Farouk was overthrown in July 1952, to the relief of Egyptians. And the Shah of Iran? It was a beautiful moment in 1953 when the Mossadegh saw to it that the young monarch was shown the door. But, of course, the Americans and the British did not appreciate that at all. Iran's oil, yet under London's control, was something the West did not want to be trifled with. And so British and American intelligence got to work. Mossadegh was a communist and so needed to be put out of action! In no time, demonstrations were organized, heavily bankrolled by the CIA, and soon the Shah was back. Twenty six years later, the monarch was not so lucky. The ayatollahs ejected him lock, stock and barrel. That said, has it ever occurred to you that the United States has been deeply involved in nearly every coup of significance around the world? The gory details of the coup that ousted Chile's Salvador Allende need hardly be repeated.
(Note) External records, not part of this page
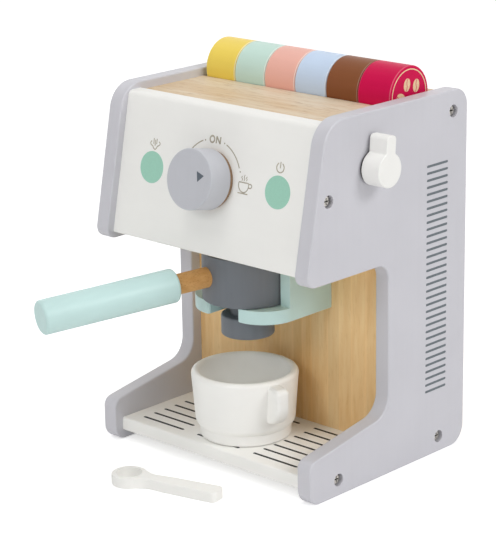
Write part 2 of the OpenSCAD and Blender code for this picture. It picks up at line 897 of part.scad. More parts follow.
module steam_stop() {
    color(beech)
        on_side([steam_y, steam_z]) translate([0, 0, -side_t - rest_gap - stop_t])
            ring(stop_t, steam_stop_r, steam_axle_r + glue_gap);
}

module steam_washer() {
    color(charcoal) on_side([steam_y, steam_z]) washer(steam_gap, steam_r, steam_axle_r);
}

// ---------- coffee pods ----------

// Pod k of the row, counted from the left
module pod(k) {
    color(pod_colours[k])
        translate([pod_x + k * (pod_len + pod_gap), pod_y, pod_z])
            rotate([0, 90, 0]) rod(pod_len, pod_r, pod_edge);
}

module pod_yellow() { pod(0); }
module pod_mint() { pod(1); }
module pod_salmon() { pod(2); }
module pod_blue() { pod(3); }
module pod_brown() { pod(4); }
module pod_red() { pod(5); }

// ---------- cup ----------

// The cup's outer profile from foot to rim, as [radius, height], d further out
function cup_outside(d) =
    let (c = cup_belly_r - cup_belly_round, a = acos((cup_foot_r - c) / cup_belly_round),
        lip = cup_wall / 2, foot_round = 1.5)
    [for (p = concat(
            arc([cup_foot_r - foot_round, foot_round], foot_round, -90, 0, edge_step),
            arc([c, cup_foot_h + cup_belly_round * sin(a)], cup_belly_round, -a, 0),
            arc([cup_r - lip, cup_h - lip], lip, 0, 90, edge_step)))
        [p[0] + d, p[1]]];

module cup_bowl() {
    lip = cup_wall / 2;
    bowl_r = cup_belly_r - cup_wall;
    round = 12;
    color(white)
        translate([-cup_left, cup_y, cup_z])
            rotate_extrude()
                polygon(concat(
                    [[0, 0]],
                    cup_outside(0),
                    arc([cup_r - lip, cup_h - lip], lip, 90 + edge_step, 180, edge_step),
                    arc([bowl_r - round, cup_floor + round], round, 0, -90),
                    [[0, cup_floor]]));
}

module cup_ear() {
    reach = cup_r + ear_reach;
    top = cup_h - ear_drop;
    root = cup_foot_r - cup_wall;
    shape = outline([
        [root, ear_low, 0],
        [reach, ear_low, ear_low_r],
        [reach, top, ear_top_r],
        [root, top, 0]]);
    color(white)
        translate([-cup_left, cup_y, cup_z])
            difference() {
                rotate([0, 0, -ear_turn]) translate([0, ear_t / 2, 0]) rotate([90, 0, 0])
                    soft_board(shape, ear_t, ear_edge);
                rotate_extrude()
                    polygon(concat([[0, 0]], cup_outside(glue_gap), [[0, cup_h]]));
            }
}

// ---------- spoon ----------

module spoon() {
    root = spoon_ring_r * [0.6, 0.76];     // where the handle's edges leave the ring
    belly = [spoon_len * 0.45, spoon_end - 0.8];
    handle = outline([
        [root[0], -root[1], 0],
        [spoon_waist, -spoon_neck, 14],
        [belly[0], -belly[1], 30],
        [spoon_len, -spoon_end, 4],
        [spoon_len, spoon_end, 4],
        [belly[0], belly[1], 30],
        [spoon_waist, spoon_neck, 14],
        [root[0], root[1], 0]]);
    color(white)
        translate([-spoon_left, spoon_y, 0]) rotate([0, 0, spoon_turn])
            difference() {
                union() {
                    soft_board(handle, spoon_t, spoon_edge);
                    rod(spoon_t, spoon_ring_r, spoon_edge);
                }
                translate([0, 0, -1]) cylinder(h = spoon_t + 2, r = spoon_hole_r);
            }
}

side_panel_left();
side_panel_right();
front_panel();
top_board();
base_board();
column_board();
back_board();
head_floor();
side_screws();
frame_dowels();
group_holder();
holder_screws();
portafilter_basket();
portafilter_spout();
portafilter_peg();
portafilter_grip();
dial_knob();
dial_axle();
dial_stop();
dial_washer();
steam_knob();
steam_axle();
steam_stop();
steam_washer();
pod_yellow();
pod_mint();
pod_salmon();
pod_blue();
pod_brown();
pod_red();
cup_bowl();
cup_ear();
spoon();
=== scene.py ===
# %% [markdown]
# # A toy coffee maker in painted wood
# The construction comes ready-made: every board, knob and pod is already a mesh at its real
# size. This notebook gives it paint, wood, ink and light. Everything is in metres, the machine
# stands on z = 0 and its front looks along -Y.

# %% Load the built machine
import json
import math

import bmesh
import bpy
from mathutils import Matrix, Quaternion, Vector


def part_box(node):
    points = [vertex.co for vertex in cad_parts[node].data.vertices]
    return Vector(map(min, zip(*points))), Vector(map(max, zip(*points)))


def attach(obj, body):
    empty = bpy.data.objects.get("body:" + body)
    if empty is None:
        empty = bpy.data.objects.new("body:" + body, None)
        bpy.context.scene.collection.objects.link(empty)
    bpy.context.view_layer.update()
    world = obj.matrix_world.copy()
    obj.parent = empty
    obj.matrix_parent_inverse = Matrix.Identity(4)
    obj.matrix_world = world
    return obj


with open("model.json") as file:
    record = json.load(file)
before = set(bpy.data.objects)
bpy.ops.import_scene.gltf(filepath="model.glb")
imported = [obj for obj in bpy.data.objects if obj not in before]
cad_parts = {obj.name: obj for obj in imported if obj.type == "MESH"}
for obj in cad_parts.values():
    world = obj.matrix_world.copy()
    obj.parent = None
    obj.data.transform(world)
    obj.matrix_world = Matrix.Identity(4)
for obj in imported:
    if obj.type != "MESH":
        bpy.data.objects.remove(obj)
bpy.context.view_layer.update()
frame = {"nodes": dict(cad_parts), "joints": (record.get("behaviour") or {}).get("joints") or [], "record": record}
nodes = frame["nodes"]
MM = 0.001
print("nodes loaded:", len(nodes))

# %% [markdown]
# ## The camera
# A long lens from a metre and a half away keeps the verticals almost parallel, as product
# studios like it. A camera looks along its own -Z, so a quaternion that tracks the target with
# -Z sets it, and a last turn about Z gives the slight tilt of a hand-set tripod.

# %% Camera
EYE = Vector((0.9773, -1.0636, 0.5620))
AIM = Vector((0.0013, -0.0354, 0.1366))
LENS_MM = 141.55
TRIPOD_TILT = math.radians(-0.94)
NEAR_CLIP = 0.05

camera = bpy.data.objects.new("studio_camera", bpy.data.cameras.new("studio_camera"))
bpy.context.scene.collection.objects.link(camera)
camera.data.lens = LENS_MM
camera.data.clip_start = NEAR_CLIP
camera.location = EYE
camera.rotation_mode = "QUATERNION"
towards_toy = (AIM - EYE).to_track_quat("-Z", "Y")
camera.rotation_quaternion = towards_toy @ Quaternion((0, 0, 1), TRIPOD_TILT)
bpy.context.scene.camera = camera
bpy.context.scene.view_settings.view_transform = "Standard"
print("camera", round((AIM - EYE).length, 3), "m from its target")

# %% [markdown]
# ## Nodes with few words
# Materials are graphs. A small helper makes a node, sets its plain values and links the rest,
# so that a graph reads like a recipe. Colours are written as a painter reads them off a chart,
# from 0 to 255, and turned into the linear values that shaders use.


# %% Colours, nodes and links
def linear(red, green, blue):
    """A chart colour, 0 to 255, as linear RGBA."""
    parts = [c / 255 for c in (red, green, blue)]
    return [c / 12.92 if c <= 0.04045 else ((c + 0.055) / 1.055) ** 2.4 for c in parts] + [1.0]


def put(tree, kind, settings=None, **sockets):
    """A new node of that kind: settings are its own properties, sockets its inputs by name."""
    node = tree.nodes.new(kind)
    for name, value in (settings or {}).items():
        setattr(node, name, value)
    for name, value in sockets.items():
        plug(tree, node, name.replace("_", " "), value)
    return node


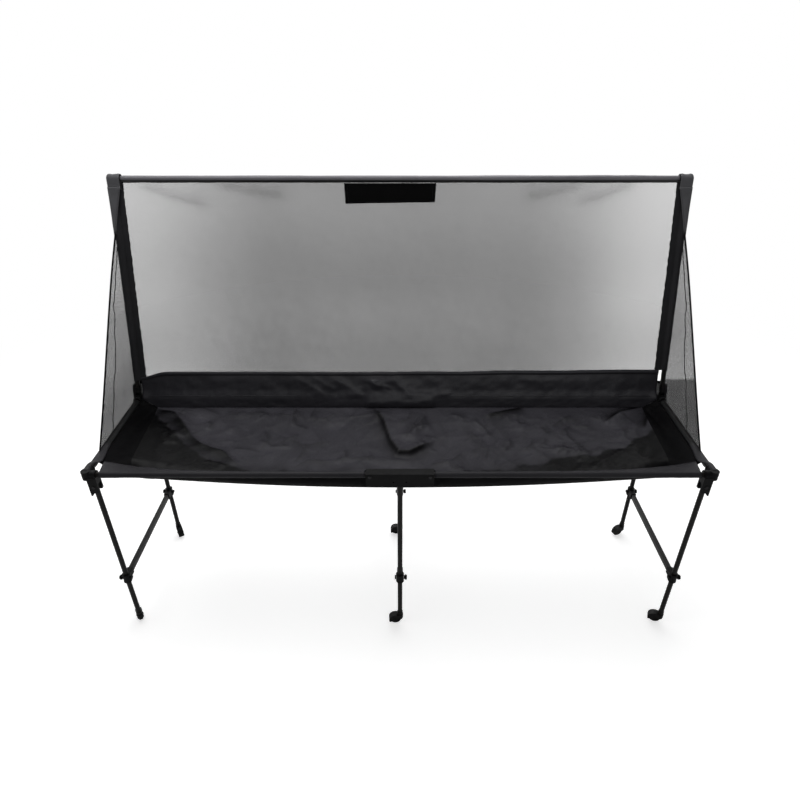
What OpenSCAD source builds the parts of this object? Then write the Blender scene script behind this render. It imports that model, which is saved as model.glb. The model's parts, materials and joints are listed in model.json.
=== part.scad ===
// Folding ball-catch net: a cloth tray on six castered legs with a net mast behind it.
// +X right, front faces -Y, +Z up, floor at Z = 0, origin under the middle of the bounding box.

/* [Rim] */
// Overall width across the corner connectors
rim_w = 1900; // [1500:10:2200]
// Distance between the front and rear rim tubes, centre to centre
rim_d = 440; // [380:10:520]
// Height of the rim tube centres above the floor
rim_h = 665; // [560:5:760]

/* [Tubes] */
// Outer diameter of every round tube
tube_d = 16; // [14:0.5:18]
// Wall of the round tubes
tube_wall = 1.2; // [0.8:0.1:2]

/* [Mast] */
// Height of the top bar's centre above the floor
mast_top_h = 1380; // [1250:5:1600]
// How far the top bar stands behind the rear rim
mast_set = 190; // [60:5:230]
// Height of the mast hinge above the rim tube centres
mast_pivot_up = 25; // [25:1:34]
// Length of the ferrule at the middle of the top bar
ferrule_len = 64; // [40:2:100]

/* [Legs] */
// Leg axis inboard of the overall half width
leg_in = 31; // [29:1:36]
// Height of the braces and their collars
collar_h = 225; // [150:5:350]
// Height of the brace tube
brace_h = 20; // [16:1:24]
// Width of the brace tube
brace_w = 14; // [12:1:16]
// Height of the clamp collars
collar_len = 32; // [28:1:50]

/* [Fittings] */
// Width of the channel brackets and corner sockets
bracket_w = 28; // [27:0.5:32]
// Drop of the hinge pins below the rim tube centres
leg_pin_drop = 40; // [36:1:50]
// Reach of a corner socket from the corner's centre
socket_len = 30; // [26:1:45]
// Length of the bracket cheeks below the hinge pin
cheek_below = 21; // [14:1:30]
// How much further the bracket's outer web reaches than its cheeks
web_extra = 11; // [4:1:20]
// Hinge pin diameter
pin_d = 6; // [4:0.5:7]
// Length of the two centre hinge housings
housing_len = 204; // [170:2:260]
// How far the hinge pins are in from the ends of a housing
housing_pin_in = 12; // [10:1:30]
// Depth of a housing below the rim tube centres
housing_drop = 36; // [30:1:60]

/* [Casters] */
// Wheel diameter
wheel_d = 38; // [32:1:50]
// Wheel width
wheel_w = 15; // [12:0.5:18]
// Distance from the swivel axis to the wheel's axle
trail = 16; // [12:0.5:18]
// Axle diameter
axle_d = 5; // [4:0.5:7]
// Stem diameter
stem_d = 8; // [6:0.5:9]
// Length of stem inside the leg
stem_len = 32; // [20:1:45]

/* [Cloth] */
// Thickness of the woven cloth
cloth_t = 1.6; // [1:0.1:2]
// Depth of the tray at its front, below the rim tube centres
tray_front_drop = 64; // [50:1:90]
// Depth of the tray at its back, below the rim tube centres
tray_back_drop = 32; // [28:1:50]
// Sag of the tray floor at its middle
tray_sag = 6; // [0:1:12]
// Floor corner inboard of the overall half width, at the front
floor_in_front = 112; // [90:1:180]
// Floor corner inboard of the overall half width, at the back
floor_in_back = 77; // [66:1:120]
// Height of the cloth band's top edge above the mast hinge
band_top = 68; // [45:1:120]
// Width of the post sleeves
sleeve_w = 45; // [35:1:60]
// Label patch width
label_w = 300; // [150:5:400]
// Label patch height
label_h = 59; // [30:1:90]
// Label patch centre, to the left of the middle
label_left = 32; // [0:1:60]
// Length of the corner gussets down the posts
gusset_len = 150; // [80:5:220]
// Depth of the corner caps below the top bar's centre
cap_drop = 32; // [28:1:45]
// Height of the post sleeves' lower ends above the mast hinge
sleeve_foot = 84; // [70:1:120]

/* [Netting] */
// Thickness of the netting
net_t = 1.2; // [0.8:0.1:2]
// Gaps across the back net
net_cols = 22; // [12:1:24]
// Gaps up the back net
net_rows = 9; // [6:1:10]
// Width of the cords between the gaps
net_cord = 5; // [3:0.5:8]

/* [Fits] */
// Radial clearance of a pin, axle or stem that turns
run_clear = 0.05; // [0.02:0.01:0.09]
// Gap between a fixed piece and its seat
seat_gap = 0.3; // [0.1:0.05:0.4]
// Side clearance of a knuckle between its bracket's cheeks
side_clear = 0.4; // [0.2:0.05:0.6]

/* [Hidden] */
$fn = 48;

// Colours
PAINT = [0.09, 0.08, 0.08];
PLASTIC = [0.06, 0.06, 0.065];
CLOTH = [0.19, 0.18, 0.2];
BAND = [0.1, 0.1, 0.11];
NET = [0.25, 0.25, 0.26];
LABEL = [0.05, 0.05, 0.055];
RUBBER = [0.05, 0.05, 0.05];
STEEL = [0.62, 0.62, 0.64];

// Cut overshoot, so that a cut leaves no skin behind
over = 1;

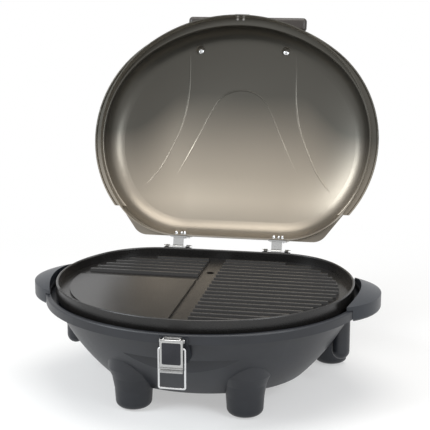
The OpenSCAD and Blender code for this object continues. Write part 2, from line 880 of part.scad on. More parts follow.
module lid_handle_screws() {
    color("#d8dadb") on_lid() both_sides()
        translate([grip_screws / 2, screw_y, seat_z]) {
            translate([0, 0, -lid_t - 2.5]) cylinder(d1 = 7, d2 = 10, h = 2.5);
            translate([0, 0, -lid_t - 0.5]) cylinder(d = 3.6, h = 16);
        }
}

// Fixed leaf: a plate on the bowl's back with an ear at each side of the knuckle
module base_leaf() {
    bore = hinge_pin_d + 2 * run_fit;
    difference() {
        union() {
            translate([-hinge_w / 2, hinge_pad_y, ledge_z - 20])
                cube([hinge_w, leaf_t, hinge_z - ledge_z + 14]);
            for (side = [-1, 1])
                translate([side * (hinge_w - ear_w) / 2, 0, 0]) {
                    translate([-ear_w / 2, hinge_pad_y, hinge_z - 7])
                        cube([ear_w, hinge_y - hinge_pad_y, 7 + knuckle_r - 1]);
                    translate([0, hinge_y, hinge_z]) rod_x(2 * knuckle_r, ear_w);
                }
        }
        translate([0, hinge_y, hinge_z]) rod_x(bore, far);
        for (x = [-1, 1])
            translate([x * 11, hinge_pad_y - 1, ledge_z - 9]) rod_y(4.4, 10);
    }
}

module hinge_base_leaves() {
    color("#c4c7c9") both_sides() translate([hinge_x, 0, 0]) base_leaf();
}

module hinge_base_screws() {
    color("#a8abae") both_sides()
        for (x = [-1, 1])
            translate([hinge_x + x * 11, hinge_pad_y + leaf_t, ledge_z - 9]) {
                rod_y(8, 2.2);
                translate([0, -leaf_t - 10, 0]) rod_y(4, 12.5);
            }
}

// Moving leaf: a plate on the lid's back skirt, a tongue and the middle knuckle
module lid_leaf() {
    skin = leaf_y;
    difference() {
        union() {
            translate([-lid_leaf_w / 2, skin, lid_z + 4]) cube([lid_leaf_w, leaf_t, leaf_h]);
            translate([-tongue_w / 2, skin, hinge_z - leaf_t / 2])
                cube([tongue_w, hinge_y - skin, leaf_t]);
            translate([0, hinge_y, hinge_z]) rod_x(2 * knuckle_r, tongue_w);
        }
        translate([0, hinge_y, hinge_z]) rod_x(hinge_pin_d + 2 * run_fit, far);
        for (p = bolt_spots)
            translate([p.x, skin - 1, lid_z + p.y]) rod_y(3.4, 10);
    }
}

module hinge_lid_leaves() {
    color("#c4c7c9") on_lid() both_sides() translate([hinge_x, 0, 0]) lid_leaf();
}

// Bolts through the leaf and the skirt, with acorn nuts inside the lid
module hinge_lid_bolts() {
    skin = leaf_y;
    color("#d8dadb") on_lid() both_sides()
        for (p = bolt_spots)
            translate([hinge_x + p.x, skin - lid_t, lid_z + p.y]) {
                translate([0, lid_t + leaf_t, 0]) rod_y(6.5, 1.8);
                translate([0, -3, 0]) rod_y(3, leaf_t + lid_t + 3.5);
                translate([0, -1, 0]) rod_y(6.8, 1);
                translate([0, -5, 0]) rod_y(5.6, 4.5);
                translate([0, -5, 0]) sphere(d = 5);
            }
}

module hinge_pins() {
    color("#d0d2d4") both_sides()
        translate([hinge_x, hinge_y, hinge_z]) {
            rod_x(hinge_pin_d, hinge_w + 4);
            for (side = [-1, 1])
                translate([side * (hinge_w / 2 + 1.6), 0, 0]) rod_x(2 * knuckle_r - 1, 2.6);
        }
}

// Catch on the flange's front that the wire loop hooks over
module latch_catch() {
    skin = lid_front - flange_out;
    color("#c4c7c9") on_lid() difference() {
        union() {
            translate([-12, skin, flange_z]) cube([24, 7, 1.5]);
            translate([-12, skin, flange_z]) cube([24, 1.5, catch_z - flange_z]);
            translate([-12, skin - 7, catch_z - 1.5]) cube([24, 8.5, 1.5]);
            translate([-12, skin - 7, catch_z - 1.5]) cube([24, 1.5, 6]);
        }
        both_sides() translate([5, skin + 4.5, flange_z - 1]) cylinder(d = 3.4, h = 4);
    }
}

module catch_rivets() {
    skin = lid_front - flange_out;
    color("#d8dadb") on_lid() both_sides()
        translate([5, skin + 4.5, step_z]) {
            translate([0, 0, -0.9]) cylinder(d = 4.2, h = 0.9);
            translate([0, 0, -0.5]) cylinder(d = 3, h = lid_t + 2.4);
            translate([0, 0, lid_t + 1.5]) cylinder(d = 4.8, h = 0.9);
        }
}

// Bracket of the latch: a plate on the pad under the rim with two ears for the pin
module latch_bracket() {
    color("#c4c7c9") difference() {
        union() {
            translate([-ear_x, latch_pad_y - 1.5, ledge_z - 20])
                cube([2 * ear_x, 1.5, lever_z + 4 - ledge_z + 20]);
            both_sides() {
                translate([ear_x - 1.5, lever_y, lever_z - 12])
                    cube([1.5, latch_pad_y - lever_y, 12 + 4]);
                translate([ear_x - 0.75, lever_y, lever_z]) rod_x(8, 1.5);
            }
        }
        translate([0, lever_y, lever_z]) rod_x(lever_pin_d + 2 * run_fit, far);
        for (z = [4, 13])
            translate([0, latch_pad_y - 5, ledge_z - 20 + z]) rod_y(3.4, 10);
    }
}

module bracket_rivets() {
    color("#d8dadb")
        for (z = [4, 13])
            translate([0, latch_pad_y - 1.5, ledge_z - 20 + z]) {
                rod_y(3, 8);
                translate([0, -1, 0]) rod_y(6, 1);
            }
}

// Lever: a channel with two cheeks and a curled finger end
module latch_lever() {
    front = lever_y - 6.5;
    low = lever_z + 4 - lever_l;
    color("#b9bcbf") difference() {
        union() {
            translate([-lever_w / 2, front, low]) cube([lever_w, lever_t, lever_l - 2]);
            both_sides() translate([lever_w / 2 - lever_t, 0, 0]) {
                translate([0, front, low + 8]) cube([lever_t, lever_y - front, lever_l - 8]);
                translate([lever_t / 2, lever_y, lever_z]) rod_x(8, lever_t);
                translate([lever_t / 2, bail_y, bail_z]) rod_x(9, lever_t);
            }
            // curled end
            difference() {
                translate([0, front + lever_t - 3.2, low]) rod_x(6.4, lever_w);
                translate([0, front + lever_t - 3.2, low]) rod_x(6.4 - 2 * lever_t, far);
                translate([-far / 2, front - 8, low]) cube([far, 8 + lever_t - 3.2, far]);
            }
        }
        translate([0, lever_y, lever_z]) rod_x(lever_pin_d + 2 * run_fit, far);
        translate([0, bail_y, bail_z]) rod_x(wire_d + 2 * run_fit, far);
    }
}

module lever_pin() {
    color("#d0d2d4") translate([0, lever_y, lever_z]) {
        rod_x(lever_pin_d, lever_w + 1);
        both_sides() translate([lever_w / 2 + 0.8, 0, 0]) rod_x(5, 1);
    }
}

// Wire loop: ends that turn into the lever's cheeks, two sides and the crossbar
module latch_bail() {
    r = bail_bend;
    low = bail_z - bail_l;
    stub = 3;
    color("#d0d2d4") translate([0, bail_y, 0]) {
        both_sides() {
            translate([bail_x - r - stub, 0, bail_z])
                rotate([0, 90, 0]) cylinder(d = wire_d, h = stub);
            translate([bail_x - r, 0, bail_z - r])
                rotate([90, 0, 0]) rotate_extrude(angle = 90, start = 0)
                    translate([r, 0]) circle(d = wire_d);
            translate([bail_x, 0, low + r]) cylinder(d = wire_d, h = bail_l - 2 * r);
            translate([bail_x - r, 0, low + r])
                rotate([90, 0, 0]) rotate_extrude(angle = 90, start = 270)
                    translate([r, 0]) circle(d = wire_d);
        }
        translate([0, 0, low]) rod_x(wire_d, 2 * (bail_x - r));
    }
}

base_bowl();
foot_pads();
handle_left();
handle_right();
handle_screws();
reflector_pan();
pan_screws();
heating_element();
element_clips();
drip_cup();
inlet_socket();
inlet_pins();
probe_tube();
grill_plate();
lid_shell();
lid_handle();
lid_handle_screws();
hinge_base_leaves();
hinge_base_screws();
hinge_lid_leaves();
hinge_lid_bolts();
hinge_pins();
latch_catch();
catch_rivets();
latch_bracket();
bracket_rivets();
latch_lever();
lever_pin();
latch_bail();
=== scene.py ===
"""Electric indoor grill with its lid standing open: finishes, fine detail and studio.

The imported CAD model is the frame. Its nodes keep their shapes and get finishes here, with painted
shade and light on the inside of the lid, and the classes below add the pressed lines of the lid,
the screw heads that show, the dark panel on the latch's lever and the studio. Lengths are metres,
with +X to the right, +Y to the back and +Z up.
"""

import json
import logging
import math
from collections.abc import Callable
from dataclasses import dataclass, field
from enum import Enum

import bmesh
import bpy
from mathutils import Matrix, Vector

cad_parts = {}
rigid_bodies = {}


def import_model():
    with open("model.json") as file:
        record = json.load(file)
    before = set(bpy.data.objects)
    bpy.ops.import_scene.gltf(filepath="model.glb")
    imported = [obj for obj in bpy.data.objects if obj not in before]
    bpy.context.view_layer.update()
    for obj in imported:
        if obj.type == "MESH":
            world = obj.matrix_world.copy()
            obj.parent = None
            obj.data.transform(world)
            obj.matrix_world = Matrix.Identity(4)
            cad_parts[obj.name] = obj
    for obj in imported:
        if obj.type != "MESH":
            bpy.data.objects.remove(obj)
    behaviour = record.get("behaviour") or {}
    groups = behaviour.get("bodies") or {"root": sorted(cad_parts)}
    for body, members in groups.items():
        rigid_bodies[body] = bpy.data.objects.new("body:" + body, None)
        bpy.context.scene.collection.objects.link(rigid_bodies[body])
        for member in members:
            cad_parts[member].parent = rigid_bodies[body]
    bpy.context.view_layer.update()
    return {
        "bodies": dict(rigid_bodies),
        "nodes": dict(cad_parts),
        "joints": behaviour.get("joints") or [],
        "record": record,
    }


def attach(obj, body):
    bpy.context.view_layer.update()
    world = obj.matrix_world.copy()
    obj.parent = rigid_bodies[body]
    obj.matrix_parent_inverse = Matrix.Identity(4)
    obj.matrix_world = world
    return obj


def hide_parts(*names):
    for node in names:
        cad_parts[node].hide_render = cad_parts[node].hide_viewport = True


logging.basicConfig(level=logging.INFO, format="%(name)s: %(message)s")
log = logging.getLogger("indoor_grill")

MM = 1000
SHARP_ANGLE = math.radians(38)
PATCH_SCALE = 14.0
PATCH_ENDS = (0.35, 0.65)
GRAIN_STRENGTH = 0.35
RIPPLE_SCALE = 60.0
RIPPLE_STRENGTH = 0.08
RIPPLE_DEPTH = 0.0004
LAMP_AIM = (0, 0.05, 0.2)
Colour = tuple[float, float, float]
Triple = tuple[float, float, float]


class Grain(Enum):
    """Surface grain of a finish."""

    MOULDED = "moulded"
    BRUSHED = "brushed"
    SPRAYED = "sprayed"
    POLISHED = "polished"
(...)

And, just so you are unsure about it, the Americans, in the person of Henry Kissinger, were in the know of what was happening in Bangladesh in 1975. Ask Christopher Hitchens.
What is so good or so bad about coups? Well, a good coup is often a revolution. You have Fidel Castro in Cuba to demonstrate that fact. The bad coups have generally occurred in Africa, where even teenagers have emerged as leaders, soon to be gunned down by more responsible power-hungry men. In Latin America, coups have been a whole series of horror stories right from the 1960s and all the way to the late 1980s. The four coups Pakistanis have gone through have been relatively peaceful affairs. In what should have been a decent, human rights-based Bangladesh, coups have simply been another name for endless bloodletting.
Ah, but let us not keep you from making your own assessments of what it is to send governments packing, through the barrels of guns. This work will show the way.